◆ **RECORDED DATA**:
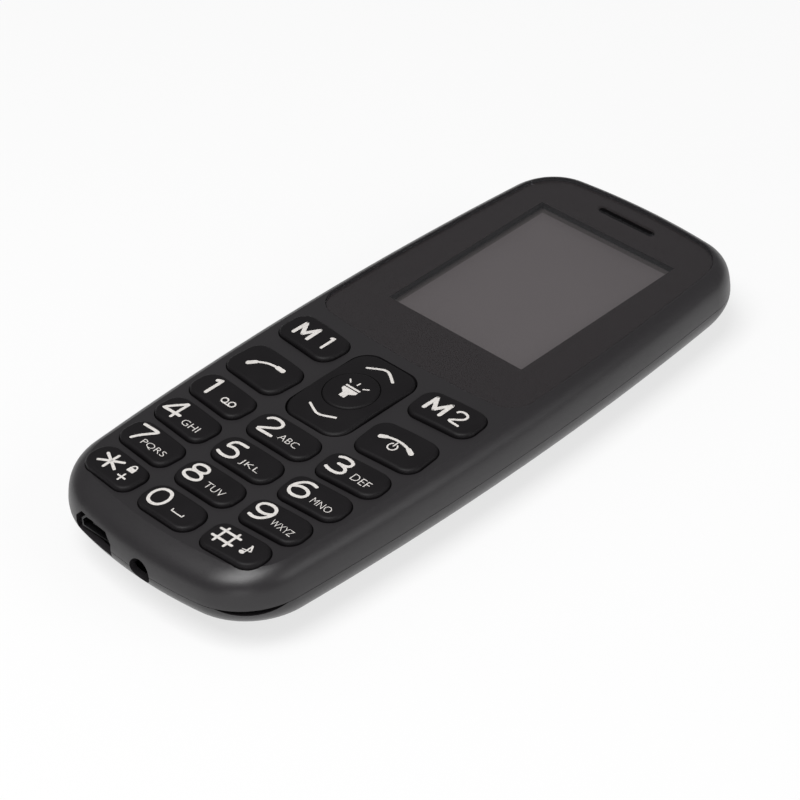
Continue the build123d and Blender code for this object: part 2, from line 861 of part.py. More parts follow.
def audio_jack():
    body = block(jack_x, jack_front() + jack_length / 2, jack_width, jack_length, jack_z - jack_height / 2,
                 jack_z + jack_height / 2)
    collar_front = -bottom_at(jack_x) + housing_wall + jack_collar_gap
    body += long_cylinder(jack_x, jack_z, jack_collar_radius, collar_front, jack_collar_length)
    return body - long_cylinder(jack_x, jack_z, jack_bore_radius, collar_front - overrun,
                                2 * jack_length)


def microphone():
    return post(microphone_x, microphone_y, microphone_radius, board_top_z, board_top_z + microphone_height)


# A stamped can on the underside of the board
def shield_can(x, y, width, length):
    low = board_bottom_z - can_height
    can = block(x, y, width, length, low, board_bottom_z)
    return can - block(x, y, width - 2 * can_wall, length - 2 * can_wall, low + can_wall,
                       board_bottom_z + overrun)


def board_components():
    chips = []
    start = -(chip_count - 1) * chip_pitch / 2
    for step in range(chip_count):
        chips.append(block(start + step * chip_pitch, chip_y, chip_size, chip_size,
                           board_bottom_z - chip_height, board_bottom_z))
    return Compound(children=chips)


# A card holder: a low cage open at its foot, under the board
def card_holder(x, y, width, length):
    low = board_bottom_z - card_holder_height
    cage = block(x, y, width, length, low, board_bottom_z)
    mouth_low = low + card_holder_wall
    return cage - block(x, y - card_holder_wall, width - 2 * card_holder_wall, length,
                        mouth_low, mouth_low + card_mouth_height)


def connector_y():
    return bay_top_y + connector_depth / 2


def connector_low():
    return battery_bottom_z + battery_thickness / 2


# Spring blades of the battery connector stand out of its block, towards the battery
def battery_connector():
    low = connector_low()
    body = block(0, connector_y(), connector_width, connector_depth, low, board_bottom_z)
    reach = battery_gap - contact_gap
    start = -(blade_count - 1) * blade_pitch / 2
    for step in range(blade_count):
        body += block(start + step * blade_pitch, bay_top_y - reach / 2, blade_width, reach + seat_gap,
                      low + blade_thickness, low + 2 * blade_width)
    return body


def battery():
    middle = (battery_bottom_z + battery_top_z) / 2
    cell = place(0, battery_y, middle, Box(battery_width, battery_length, battery_thickness))
    return fillet(cell.edges().filter_by(Axis.Y), battery_round)


def screw_column_bottom():
    return pit_floor_z + screw_seat_rise


# The tub that carries the board: battery bay below, deep pits at both ends and a shallow floor between
def rear_chassis():
    wall = cover_wall + chassis_gap
    rim = parting_z + overrun
    tub = hull_solid(wall, chassis_bottom_z, parting_z)
    tub -= even_solid(board_side_inset - board_gap, chassis_floor_z, rim)
    pit = hull_solid(wall + chassis_side_wall, chassis_bottom_z + chassis_side_wall, parting_z)
    pit &= block(0, 0, body_width, body_length, pit_floor_z, parting_z)
    top_low = bay_top_y + chassis_bridge
    low_high = bay_bottom_y - chassis_bridge
    tub -= pit & block(0, top_low + half_length, body_width, body_length, chassis_bottom_z, rim)
    tub -= pit & block(0, low_high - half_length, body_width, body_length, chassis_bottom_z, rim)
    tub -= block(0, battery_y, battery_width + 2 * battery_gap, battery_length + 2 * battery_gap,
                 chassis_bottom_z - overrun, bay_roof_z)
    for x, y, width, length in pockets():
        tub -= block(x, y, width + 2 * pocket_gap, length + 2 * pocket_gap, pit_floor_z, chassis_floor_z)
    tub += chassis_lip()
    solid_hull = hull_solid(wall, chassis_bottom_z, board_bottom_z)
    for x, y in screw_places():
        tub += post(x, y, column_radius, pit_floor_z, board_bottom_z) & solid_hull
        tub -= post(x, y, screw_radius + screw_hole_gap, chassis_bottom_z - overrun, rim)
        tub -= post(x, y, screw_head_radius + screw_head_gap, chassis_bottom_z - overrun,
                    screw_column_bottom())
    for x, y, width, length in card_windows():
        tub -= block(x, y, width + 2 * card_window_gap, length + 2 * card_window_gap,
                     bay_roof_z - overrun, rim)
    tub -= block(0, connector_y() - card_window_gap, connector_width + 2 * card_window_gap,
                 connector_depth + 2 * card_window_gap, connector_low() - card_window_gap, rim)
    tub -= usb_block(usb_width + 2 * board_notch_gap, usb_height + 2 * board_notch_gap, usb_chamfer,
                     -half_length - overrun, housing_wall + overrun + usb_recess + usb_length, usb_z)
    tub -= usb_opening()
    jack_back = jack_front() + jack_length + board_notch_gap
    tub -= block(jack_x, jack_back - half_length, jack_width + 2 * board_notch_gap, body_length,
                 jack_z - jack_height / 2 - board_notch_gap, rim)
    tub -= block(torch_x, half_length, torch_led_width + 2 * pocket_gap, 2 * board_side_inset,
                 torch_z - torch_lens_radius - torch_lens_flange - pocket_gap, rim)
    tub -= speaker_grille(chassis_bottom_z - overrun, pit_floor_z + overrun)
    return tub + motor_cradle_solid()


# Straight-sided pockets in the pits, for the pieces that lie on their floors
def pockets():
    motor_end = motor_x - motor_length / 2
    weight_end = motor_x + motor_length / 2 + motor_shaft_length
    return ((speaker_x, speaker_y, speaker_width, speaker_length),
            (0, antenna_y, antenna_width, antenna_length),
            ((motor_end + weight_end) / 2, motor_y, weight_end - motor_end, 2 * motor_radius))


# A thin lip that stands inside the housing's wall and locates the two
def chassis_lip():
    outer = housing_wall + lip_gap
    lip = even_solid(outer, parting_z - overrun, parting_z + lip_height)
    lip -= even_solid(outer + lip_thickness, parting_z - 2 * overrun, parting_z + 2 * overrun)
    keep = usb_block(usb_opening_width, usb_opening_height + 2 * overrun, usb_opening_chamfer,
                     -half_length, 2 * housing_wall + usb_recess, usb_z)
    return lip - keep - jack_opening()


def card_windows():
    return ((-sim_x, sim_y, sim_width, sim_length), (sim_x, sim_y, sim_width, sim_length),
            (memory_x, memory_y, memory_width, memory_length))


def speaker_grille(low, high):
    slots = []
    start = -(grille_slots - 1) * grille_pitch / 2
    for step in range(grille_slots):
        face = SlotOverall(grille_length, grille_width)
        slots.append(place(speaker_x, speaker_y + start + step * grille_pitch, low,
                           extrude(face, high - low)))
    return Part() + slots


def speaker_low():
    return pit_floor_z + speaker_gasket_height


def loudspeaker():
    return pad(speaker_x, speaker_y, speaker_width, speaker_length, speaker_corner, speaker_low(),
               speaker_low() + speaker_height)


def speaker_gasket():
    ring = pad(speaker_x, speaker_y, speaker_width, speaker_length, speaker_corner, pit_floor_z,
               speaker_low())
    return ring - pad(speaker_x, speaker_y, speaker_width - 2 * speaker_gasket_rim,
                      speaker_length - 2 * speaker_gasket_rim, speaker_corner - speaker_gasket_rim,
                      pit_floor_z - overrun, speaker_low() + overrun)


def motor_z():
    return pit_floor_z + motor_cradle + motor_radius


# A cylinder across the phone's width
def cross_cylinder(x, y, z, radius, length):
    return Pos(x + length / 2, y, z) * (Rot(0, 90, 0) * Cylinder(radius, length))


def vibration_motor():
    can = cross_cylinder(motor_x - motor_length / 2, motor_y, motor_z(), motor_radius, motor_length)
    return can + cross_cylinder(motor_x + motor_length / 2, motor_y, motor_z(), motor_shaft_radius,
                                motor_shaft_length)


# The off-centre weight: a half disc with a full hub round the shaft
def motor_weight():
    start = motor_x + motor_length / 2 + weight_gap
    disc = cross_cylinder(start, motor_y, motor_z(), weight_radius, weight_length)
    disc -= place(start + weight_length / 2, motor_y, motor_z() + weight_radius,
                  Box(2 * weight_length, 2 * weight_radius + overrun, 2 * weight_radius))
    disc += cross_cylinder(start, motor_y, motor_z(), 2 * motor_shaft_radius, weight_length)
    return disc - cross_cylinder(start - overrun, motor_y, motor_z(), motor_shaft_radius + weight_bore_gap,
                                 weight_length + 2 * overrun)


# A cradle with a round seat, standing on the floor of the upper pit
def motor_cradle_solid():
    cradle = block(motor_x, motor_y, motor_length / 2, 2 * motor_radius, pit_floor_z - seat_gap, motor_z())
    return cradle - cross_cylinder(motor_x - motor_length, motor_y, motor_z(), motor_radius + sheet_gap,
                                   2 * motor_length)


# The antenna: a slotted plate on the lower pit's floor and two spring legs up to the board
def antenna():
    low = pit_floor_z
    plate = block(0, antenna_y, antenna_width, antenna_length, low, low + antenna_thickness)
    pitch = antenna_width / (antenna_slot_count + 1)
    for step in range(antenna_slot_count):
        x = -antenna_width / 2 + pitch * (step + 1)
        shift = antenna_slot_width * (1 if step % 2 else -1)
        plate -= block(x, antenna_y + shift, antenna_slot_width, antenna_length - 2 * antenna_slot_width,
                       low - overrun, low + overrun)
    for side in (-1, 1):
        plate += block(side * antenna_leg_x, antenna_y + (antenna_length - antenna_leg) / 2, antenna_leg,
                       antenna_leg, low, board_bottom_z)
    return plate


# Torch
def torch_lens():
    inner = half_length - housing_wall
    stem = long_cylinder(torch_x, torch_z, torch_lens_radius, inner, housing_wall - seat_gap)
    brim = long_cylinder(torch_x, torch_z, torch_lens_radius + torch_lens_flange,
                         inner - torch_flange_thickness, torch_flange_thickness - seat_gap)
    tail = inner - torch_lens_tail
    return stem + brim + long_cylinder(torch_x, torch_z, torch_lens_radius, tail, 2 * torch_lens_tail)


def torch_led():
    back = half_length - housing_wall - torch_lens_tail - seat_gap
    return block(torch_x, back - torch_led_depth / 2, torch_led_width, torch_led_depth, board_top_z,
                 board_top_z + torch_led_height)


def screw(x, y):
    seat = screw_column_bottom()
    head = post(x, y, screw_head_radius, seat - screw_head_height, seat)
    shank = post(x, y, screw_radius, seat, board_top_z + screw_bite)
    recess = screw_radius / 2
    cross = place(x, y, seat - screw_head_height, Box(screw_head_radius, recess, recess)
                  + Box(recess, screw_head_radius, recess))
    return head + shank - cross


def chassis_screws():
    return Compound(children=[screw(x, y) for x, y in screw_places()])


# Rear cover: a hull-shaped tray with the lower halves of the ports, the nail slot and the grille
def rear_cover():
    rim = parting_z - seam_gap
    tray = hull_solid(0, 0, parting_z)
    tray -= block(0, 0, 2 * body_width, 2 * body_length, rim, parting_z + overrun)
    tray -= hull_solid(cover_wall, cover_floor, parting_z)
    tray -= usb_opening()
    tray -= jack_opening()
    tray -= speaker_grille(-overrun, cover_floor + overrun)
    for side in (-1, 1):
        tray += block(side * battery_rail_x, battery_y, battery_rail_width,
                      battery_length - 2 * battery_rail_margin,
                      cover_floor - seat_gap, battery_bottom_z - battery_seat)
    return tray - nail_slot()


# The crescent dip in the rim: a wide cylinder whose axis points out of the corner
def nail_slot():
    dip_radius = nail_chord ** 2 / (8 * nail_height) + nail_height / 2
    direction = radians(nail_angle)
    centre = corner_centre(side_bow_radius, bottom_bow_radius, bottom_bow_radius, bottom_corner_radius)
    reach = bottom_corner_radius - nail_depth
    length = nail_depth + overrun
    out = reach + length / 2
    x = centre[0] + out * cos(direction)
    y = -centre[1] + out * sin(direction)
    disc = Rot(0, 0, nail_angle) * (Rot(0, 90, 0) * Cylinder(dip_radius, length))
    return place(x, y, parting_z - nail_height + dip_radius, disc)


keypad = key_table()

save(front_housing(keypad), "front_housing")
save(display_lens(), "display_lens")
save(lens_adhesive(), "lens_adhesive")
save(lcd_glass(), "lcd_glass")
save(lcd_backlight(), "lcd_backlight")
save(lcd_gasket(), "lcd_gasket")
save(lcd_flex(), "lcd_flex")
save(earpiece_mesh(), "earpiece_mesh")
save(earpiece_gasket(), "earpiece_gasket")
save(earpiece(), "earpiece")
for key in keypad:
    save(key_solid(key), key["name"])
save(nav_solid(), "key_nav")
save(torch_key_solid(), "key_torch")
save(keypad_mat(keypad), "keypad_mat")
save(dome_sheet(keypad), "dome_sheet")
save(key_domes(keypad), "key_domes")
save(keypad_leds(), "keypad_leds")
save(main_board(), "main_board")
save(usb_socket(), "usb_socket")
save(audio_jack(), "audio_jack")
save(microphone(), "microphone")
save(shield_can(rf_can_x, rf_can_y, rf_can_width, rf_can_length), "rf_shield")
save(shield_can(base_can_x, base_can_y, base_can_width, base_can_length), "baseband_shield")
save(board_components(), "board_components")
save(card_holder(-sim_x, sim_y, sim_width, sim_length), "sim_holder_1")
save(card_holder(sim_x, sim_y, sim_width, sim_length), "sim_holder_2")
save(card_holder(memory_x, memory_y, memory_width, memory_length), "memory_card_holder")
save(battery_connector(), "battery_connector")
save(battery(), "battery")
save(rear_chassis(), "rear_chassis")
save(loudspeaker(), "loudspeaker")
save(speaker_gasket(), "speaker_gasket")
save(vibration_motor(), "vibration_motor")
save(motor_weight(), "motor_weight")
save(antenna(), "antenna")
save(torch_lens(), "torch_lens")
save(torch_led(), "torch_led")
save(chassis_screws(), "chassis_screws")
save(rear_cover(), "rear_cover")
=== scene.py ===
import math
import bmesh
import bpy
from mathutils import Matrix, Vector


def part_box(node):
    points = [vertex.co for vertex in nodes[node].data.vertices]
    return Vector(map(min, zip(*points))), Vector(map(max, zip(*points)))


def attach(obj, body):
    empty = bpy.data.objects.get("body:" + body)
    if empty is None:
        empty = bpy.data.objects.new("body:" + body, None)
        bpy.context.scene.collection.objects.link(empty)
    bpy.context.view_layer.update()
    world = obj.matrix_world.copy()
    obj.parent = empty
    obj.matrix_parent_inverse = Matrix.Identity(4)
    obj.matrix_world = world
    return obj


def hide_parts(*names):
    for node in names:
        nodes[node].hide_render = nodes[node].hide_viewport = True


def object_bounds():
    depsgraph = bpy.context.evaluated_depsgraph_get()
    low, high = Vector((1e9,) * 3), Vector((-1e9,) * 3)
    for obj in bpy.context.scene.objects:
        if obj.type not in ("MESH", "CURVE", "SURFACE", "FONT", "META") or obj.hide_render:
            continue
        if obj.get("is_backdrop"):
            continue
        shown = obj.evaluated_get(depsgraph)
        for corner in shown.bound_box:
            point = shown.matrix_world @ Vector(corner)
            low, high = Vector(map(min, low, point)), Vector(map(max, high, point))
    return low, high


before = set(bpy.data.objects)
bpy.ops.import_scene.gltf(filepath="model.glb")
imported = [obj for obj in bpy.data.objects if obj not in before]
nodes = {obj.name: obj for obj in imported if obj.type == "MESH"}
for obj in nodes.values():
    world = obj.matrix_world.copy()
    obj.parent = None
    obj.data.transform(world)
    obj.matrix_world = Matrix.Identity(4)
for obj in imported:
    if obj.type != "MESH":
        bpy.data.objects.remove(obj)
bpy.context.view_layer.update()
mm = 0.001
print("frame loaded:", len(nodes), "nodes")


# small helpers for node trees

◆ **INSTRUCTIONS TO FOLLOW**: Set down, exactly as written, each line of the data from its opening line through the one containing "board_bottom_z + overrun)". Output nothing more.

◆ **TASK RESULT**:
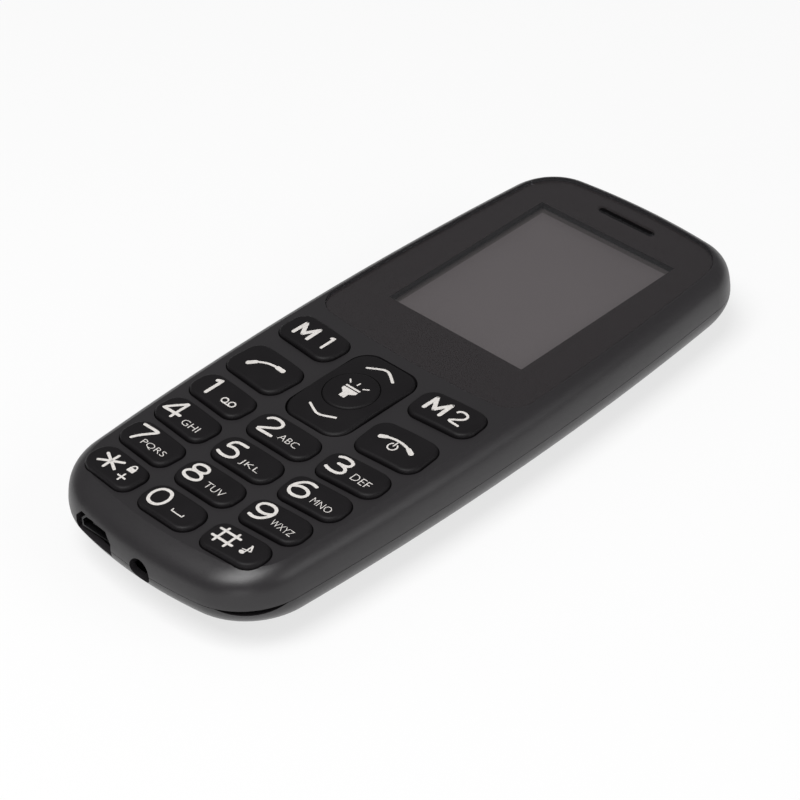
Continue the build123d and Blender code for this object: part 2, from line 861 of part.py. More parts follow.
def audio_jack():
    body = block(jack_x, jack_front() + jack_length / 2, jack_width, jack_length, jack_z - jack_height / 2,
                 jack_z + jack_height / 2)
    collar_front = -bottom_at(jack_x) + housing_wall + jack_collar_gap
    body += long_cylinder(jack_x, jack_z, jack_collar_radius, collar_front, jack_collar_length)
    return body - long_cylinder(jack_x, jack_z, jack_bore_radius, collar_front - overrun,
                                2 * jack_length)


def microphone():
    return post(microphone_x, microphone_y, microphone_radius, board_top_z, board_top_z + microphone_height)


# A stamped can on the underside of the board
def shield_can(x, y, width, length):
    low = board_bottom_z - can_height
    can = block(x, y, width, length, low, board_bottom_z)
    return can - block(x, y, width - 2 * can_wall, length - 2 * can_wall, low + can_wall,
                       board_bottom_z + overrun)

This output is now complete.